Many people purchase life insurance policies so that in the event of an untimely death, the needs of their loved ones are taken care of. However purchasing an annuity contract is the exact opposite. It is an insurance policy in the event you live too long, beyond the means of your assets.

An annuity is a unique financial product offered by insurance companies with the distinct feature of offering a guaranteed income stream for the remainder of your life. The U.S. Securities and Exchange Commission defines annuities as follows. “An annuity is a contract between you and an insurance company, under which you make a lump-sum payment or series of payments. In return, the insurer agrees to make periodic payments to you beginning immediately or at some future date.”
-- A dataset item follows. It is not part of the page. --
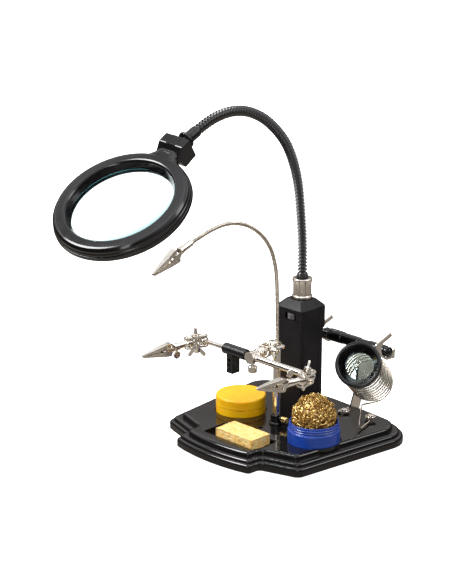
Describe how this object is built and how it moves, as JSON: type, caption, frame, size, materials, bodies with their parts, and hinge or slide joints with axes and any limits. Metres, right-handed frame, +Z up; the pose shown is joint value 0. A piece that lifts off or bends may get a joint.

There are two basic types of annuities, fixed or variable with each having the option of being either being immediate or deferred. Immediate annuities will begin making payments in the period after the contract is entered while deferred annuities will begin making payments at some future date.

Fixed annuities will grow at an agreed upon rate whereas the value of variable annuities will be determined by the value of the underlying investments. For an added cost many insurance companies will offer a variable annuity that will have a guarantee that the value will not fall below the initial principle amount.

Like a 401(K) plan or IRA, income is earned on a tax deferred basis in that you don’t pay any tax until you start receiving your first distribution payments. But unlike those other two plans an annuity contract is not restricted in the amount of money you can place into it. Another key feature is that distributions from those retirement plans receive preferential tax treatment in that they are not taxed as income if used to fund an annuity contract.

With the uncertainty in the social security system in the future, coupled with the news that many companies are unable to fund their employees pension plans, annuities are becoming more and more important in planning for your retirement years. Talk to your financial advisor and insurance agent to see if an annuity is right product to meet your long term financial goals.